С Лидией Корнеевной Чуковской Цветаеву знакомят на улице; Марина Ивановна произносит при этом приветливые слова. Но они, как пишет Чуковская в своем мемуарном очерке, «не сопровождались, однако, приветливой улыбкой. Вообще никакой улыбкой — ни глаз, ни губ. Ни искусственно светской, ни искренне радующейся. Произнесла она свое любезное приветствие голосом без звука, фразами без интонаций». И другой литератор, Петр Семынин (в том же очерке Чуковской), называет безжизненно «механическим» голос Цветаевой, повторявшей как бы заранее заученные фразы.
26 августа, на второй день пребывания Марины Ивановны в Чистополе, Чуковская встречает ее в коридоре горсовета, напротив комнаты с табличкой «Парткабинет».
«Прижавшись к стене и не спуская с двери глаз, вся серая, — Марина Ивановна.
— Вы?! — так и кинулась она ко мне, схватила за руку, но сейчас же отдернула свою и снова вросла в прежнее место. — Не уходите! Побудьте со мной!»
За ведомственной дверью как раз в эти минуты повторно обсуждался вопрос о возможности переезда Цветаевой в Чистополь.
Саму Марину Ивановну там уже выслушали, теперь она удалена в коридор и ждет решения.
«Сейчас решается моя судьба, — проговорила она. — Если меня откажутся прописать в Чистополе, я умру.
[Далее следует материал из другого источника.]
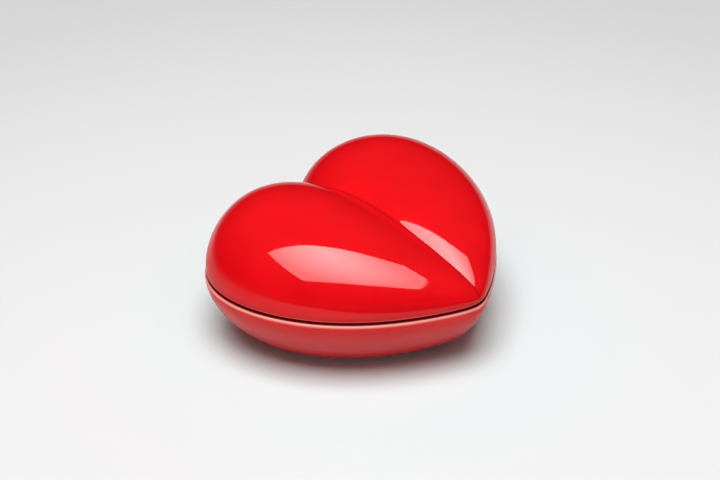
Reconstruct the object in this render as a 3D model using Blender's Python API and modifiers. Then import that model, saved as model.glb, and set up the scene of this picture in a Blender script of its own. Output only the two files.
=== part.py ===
"""Heart-shaped ceramic keepsake box: a domed lid that rests on a bowl-shaped base.

Units are metres, +Z is up. The heart is the union of two egg-shaped lobes, mirrored at x = 0.
Its tip points along -Y and its notch along +Y. The base stands on z = 0.
"""
import math

import bmesh
import bpy
import numpy as np

# Plan of one lobe, an egg whose narrow end is at the heart's tip
LOBE_LENGTH = 0.1164
LOBE_HALF_BREADTH = 0.0379
LOBE_SPLAY = math.radians(21.2)
PLAN_SWELL_SHARE = 0.291
PLAN_BLUNTING_SHARE = -0.079
PLAN_SHOULDER_SHARE = 0.155
INNER_DRAW_SHARE = 0.665
INNER_DRAW_FADE_POWER = 1.5

# Lid
LID_HEIGHT = 0.0316
LID_WALL = 0.0038
LID_EDGE_RADIUS = 0.0009
DOME_SWELL_SHARE = 0.484
DOME_POWER = 0.397
DOME_POWER_SHARE = 0.129

# Base
BASE_HEIGHT = 0.0318
RIM_PROUD = 0.0005
RIM_RADIUS = 0.0012
BOWL_FORM_DEPTH = 0.0380
BOWL_POWER = 1.80
BOWL_FLOOR_SHARE = 0.333
BOWL_CENTRE_SHIFT = 0.0156
FLOOR_THICKNESS = 0.0055
INNER_BOWL_POWER = 2.6
INNER_FLOOR_SHARE = 0.35
FOOT_RING_WIDTH = 0.0040
FOOT_RECESS = 0.0012

# Collar of the base, inside the lid
COLLAR_HEIGHT = 0.0040
COLLAR_THICKNESS = 0.0026
COLLAR_CLEARANCE = 0.0008
COLLAR_EDGE_RADIUS = 0.0007
SEAT_GAP = 0.0003

# Mesh fineness
ROWS_TO_NOTCH = 22
ROWS_TO_END = 11
NOTCH_CROWDING_POWER = 1.3
POINTS_ACROSS = 16
LEAST_LAST_STEP_SHARE = 0.3
FLANK_RINGS = 8
EDGE_RINGS = 3
SEARCH_STEPS = 50
PEAK_SEARCH_STATIONS = 721
SHARP_ANGLE = math.radians(30)
MERGE_DISTANCE = 1e-6
TINY = 1e-9


class Lobe:
    """One egg-shaped lobe of the heart, drawn smaller all round by an inset.

    A station is an angle that runs along the lobe's axis, from 0 at the tip's end to pi at the
    far end. Across a section, a place runs from 1 at the outer edge to -1 at the inner one.
    """

    def __init__(self, inset, height):
        self.axis = np.array([math.sin(LOBE_SPLAY), math.cos(LOBE_SPLAY)])
        self.square = np.array([math.cos(LOBE_SPLAY), -math.sin(LOBE_SPLAY)])
        self.length = LOBE_LENGTH - 2 * inset
        self.half_breadth = LOBE_HALF_BREADTH - inset
        tip_half_breadth = LOBE_HALF_BREADTH * self.plan_swell(0.0)
        tip_radius = 2 * tip_half_breadth**2 / LOBE_LENGTH
        self.start = self.axis * (inset - tip_radius)
        self.height_scale = height / self.peak_factor()

    @staticmethod
    def plan_swell(station):
        along = -math.cos(station)
        shoulder = PLAN_SHOULDER_SHARE * along**3
        return 1 + PLAN_SWELL_SHARE * along + PLAN_BLUNTING_SHARE * along**2 + shoulder

    @staticmethod
    def peak_factor():
        stations = np.linspace(0, math.pi, PEAK_SEARCH_STATIONS)
        return max(Lobe.height_factor(station) for station in stations)

    @staticmethod
    def height_factor(station):
        return math.sin(station) * (1 - DOME_SWELL_SHARE * math.cos(station))

    def breadth(self, station):
        return self.half_breadth * math.sin(station) * self.plan_swell(station)

    def height(self, station):
        return self.height_scale * self.height_factor(station)

    @staticmethod
    def lean(station):
        """How strongly a section leans outward, so that its inner flank is short and steep."""
        draw = INNER_DRAW_SHARE * ((1 + math.cos(station)) / 2) ** INNER_DRAW_FADE_POWER
        return draw / (2 - draw) ** 2

    @staticmethod
    def power(station):
        """Power of a section's round: low for a full, square one and high for a peaked one."""
        return DOME_POWER - DOME_POWER_SHARE * math.cos(station)

    def axis_point(self, station):
        return self.start + self.axis * self.length * (1 - math.cos(station)) / 2

    def plan_point(self, station, place):
        """Plan position of a place across the section at a station."""
        inward = 1 - place
        side = 1 - 2 * inward / (1 + math.sqrt(1 + 4 * self.lean(station) * inward))
        return self.axis_point(station) + self.square * self.breadth(station) * side

    def rise(self, station, place):
        """Height of a place across the section at a station."""
        return self.height(station) * (1 - min(place**2, 1.0)) ** self.power(station)

    def place_at_centre_plane(self, station):
        """The place where the section at a station crosses x = 0, no less than -1."""
        middle = self.axis_point(station)[0]
        side = min(-middle / max(self.breadth(station) * self.square[0], TINY), 1.0)
        return max(side - self.lean(station) * (1 - side) ** 2, -1.0)

    def place_at_level(self, station, level):
        """The outer place where the dome still stands as high as the level."""
        share = min(level / max(self.height(station), TINY), 1.0)
        return math.sqrt(1 - share ** (1 / self.power(station)))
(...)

Брошусь в Каму».
Отметим: эти минуты перед дверью парткабинета в глазах самой Цветаевой — роковые. Решение, которое будет вынесено, определит — ни больше ни меньше — вопрос, оставаться ли ей дольше на этом свете.
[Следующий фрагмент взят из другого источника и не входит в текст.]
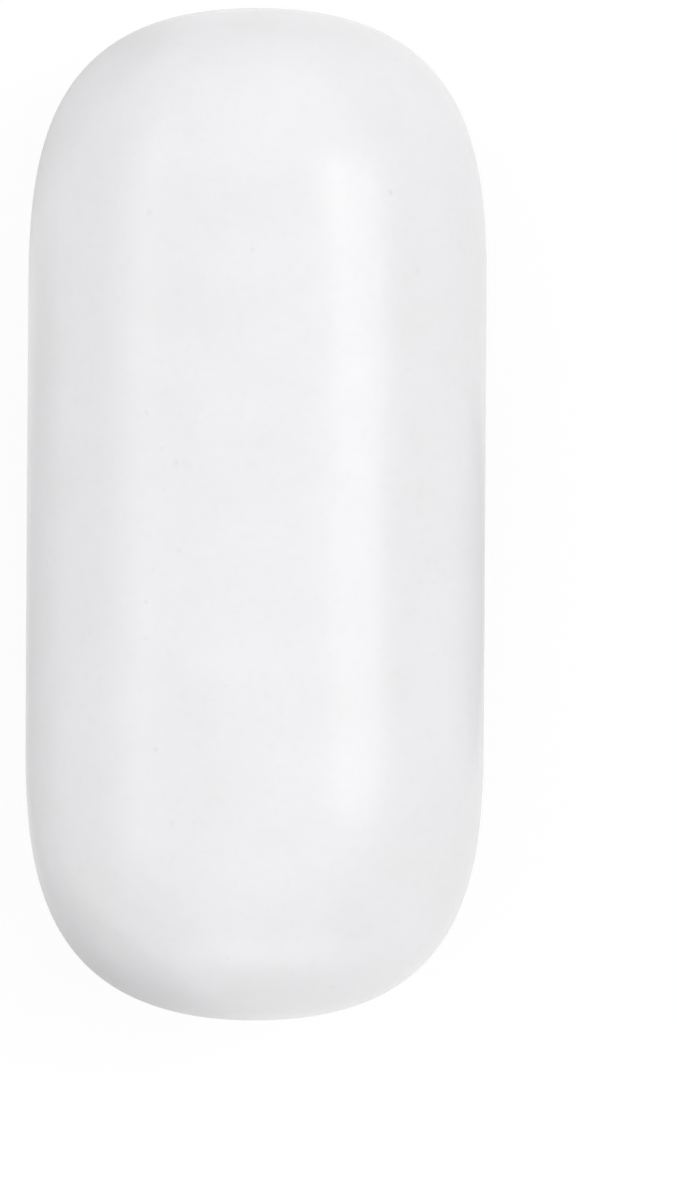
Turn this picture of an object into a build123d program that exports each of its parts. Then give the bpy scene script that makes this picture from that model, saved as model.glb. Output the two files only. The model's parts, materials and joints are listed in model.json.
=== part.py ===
from build123d import *
import os

# Magnetic stir bar: a bar magnet sealed inside a seamless capsule of white PTFE.
# The origin is the middle of the bar, on its axis. +Y runs along the bar, and +Z is up as it lies.
# All sizes are in millimetres.

# Outside of the capsule
bar_length = 7.0
bar_diameter = 3.17
end_length = 2.06  # each rounded end, from where the barrel stops being a true cylinder
shoulder_reach = 0.89  # how far the barrel's line leads an end before the shoulder turns in

# Inside of the capsule
barrel_wall = 0.565
end_wall = 0.98
pocket_clearance = 0.02  # all round the magnet, which the moulded plastic closes on
magnet_chamfer = 0.15

# Sizes that follow
barrel_radius = bar_diameter / 2
half_length = bar_length / 2
half_barrel = half_length - end_length
magnet_radius = barrel_radius - barrel_wall - pocket_clearance
magnet_length = bar_length - 2 * (end_wall + pocket_clearance)

# Magnet: a ground rod with both rims chamfered
with BuildPart(Plane.XZ) as bar_magnet:
    Cylinder(magnet_radius, magnet_length)
    chamfer(bar_magnet.edges().filter_by(GeomType.CIRCLE), magnet_chamfer)

# Jacket: the barrel and its rounded ends are one turned form, moulded shut round the magnet.
# Each end curve leaves the barrel without bending and meets the axis square, so no line shows
# where the barrel stops, and the tip is a shallow dome.
with BuildPart() as ptfe_jacket:
    with BuildSketch(Plane.XY):
        with BuildLine():
            barrel = Line((barrel_radius, -half_barrel), (barrel_radius, half_barrel))
            rounded_end = Bezier(
                barrel @ 1,
                (barrel_radius, half_barrel + shoulder_reach),
                (barrel_radius, half_length),
                (0, half_length),
            )
            mirror(rounded_end, about=Plane.XZ)
            Line((0, half_length), (0, -half_length))
        make_face()
    revolve(axis=Axis.Y)
    pocket = offset(
        bar_magnet.part, amount=pocket_clearance, kind=Kind.INTERSECTION, mode=Mode.PRIVATE
    )
    add(pocket, mode=Mode.SUBTRACT)

bar_magnet.part.label = "bar_magnet"
ptfe_jacket.part.label = "ptfe_jacket"

os.makedirs("parts", exist_ok=True)
export_step(bar_magnet.part, "parts/bar_magnet.step")
export_step(ptfe_jacket.part, "parts/ptfe_jacket.step")
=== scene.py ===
"""Magnetic stir bar: a white PTFE capsule with a bar magnet sealed inside, lying on a white floor."""

import json
import math

import bmesh
import bpy
from mathutils import Matrix, Vector, noise


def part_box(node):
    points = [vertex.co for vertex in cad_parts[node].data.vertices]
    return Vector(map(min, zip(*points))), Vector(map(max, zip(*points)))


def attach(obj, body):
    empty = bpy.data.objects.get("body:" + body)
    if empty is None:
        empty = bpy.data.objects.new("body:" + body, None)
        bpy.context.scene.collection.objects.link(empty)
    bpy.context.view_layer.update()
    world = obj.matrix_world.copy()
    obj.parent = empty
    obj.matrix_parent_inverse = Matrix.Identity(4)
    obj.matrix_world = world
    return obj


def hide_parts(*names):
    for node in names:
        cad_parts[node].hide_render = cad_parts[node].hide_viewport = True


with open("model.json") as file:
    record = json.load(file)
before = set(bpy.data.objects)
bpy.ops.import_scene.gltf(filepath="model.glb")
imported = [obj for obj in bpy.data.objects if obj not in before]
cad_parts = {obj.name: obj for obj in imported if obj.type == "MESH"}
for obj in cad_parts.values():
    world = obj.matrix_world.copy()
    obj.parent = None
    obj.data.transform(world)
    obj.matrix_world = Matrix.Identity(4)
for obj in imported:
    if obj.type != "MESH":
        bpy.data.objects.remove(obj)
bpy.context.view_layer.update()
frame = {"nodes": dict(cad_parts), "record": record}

MM = 0.001

# The capsule's sizes, as the frame holds them
jacket_low, jacket_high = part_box("ptfe_jacket")
magnet_low, magnet_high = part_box("bar_magnet")
barrel_mount = next(m for m in frame["record"]["mounts"] if m["name"] == "barrel")
RADIUS = barrel_mount["dims"]["r_mm"] * MM
HALF_BARREL = barrel_mount["dims"]["length_mm"] * MM / 2
HALF_LENGTH = (jacket_high.y - jacket_low.y) / 2
MAGNET_RADIUS = (magnet_high.x - magnet_low.x) / 2
MAGNET_HALF_LENGTH = (magnet_high.y - magnet_low.y) / 2

# Sizes that the frame doesn't hold, with the values of the part's source
SHOULDER_REACH = 0.89 * MM
MAGNET_CHAMFER = 0.15 * MM
POCKET_CLEARANCE = 0.02 * MM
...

— Тут, в Чистополе, люди есть, а там никого. Тут хоть в центре каменные дома, а там — сплошь деревня.
«Я напомнила ей, — продолжает Чуковская, — что ведь и в Чистополе ей вместе с сыном придется жить не в центре и не в каменном доме, а в деревенской избе. Без водопровода. Без электричества. Совсем как в Елабуге.
— Но тут есть люди, — непонятно и раздраженно повторила она. — А в Елабуге я боюсь».
Не удается достоверно выяснить, присутствовал ли на заседании Совета К. Г. Паустовский. В Чистополь он приехал еще 20 августа, известно, что он пробыл здесь всего недели две, затем уехал в Алма-Ату с Навашиной и Шнейдерами. Но по свидетельству Смирновой, он не только присутствовал, но и горячо выступал в защиту Цветаевой.
Вскоре выйдет из дверей парткабинета Вера Васильевна Смирнова и сообщит, что дело решилось благоприятно. Цветаева может хоть сейчас идти подыскивать себе жилье — это не слишком сложно, и, как только его найдет, все будет окончательно подписано, она может переезжать.
Смирнова возвращается в парткабинет, Чуковская с Цветаевой выходят из здания горсовета на площадь.
«И тут меня удивило, что Марина Ивановна как будто совсем не рада благополучному окончанию хлопот о прописке.
— А стоит ли искать? Все равно не найду. Лучше уж я сразу отступлюсь и уеду в Елабугу.
— Да нет же! Найти здесь комнату совсем не так уж трудно.
— Все равно. Если и найду комнату, мне не дадут работать. Мне не на что будет жить».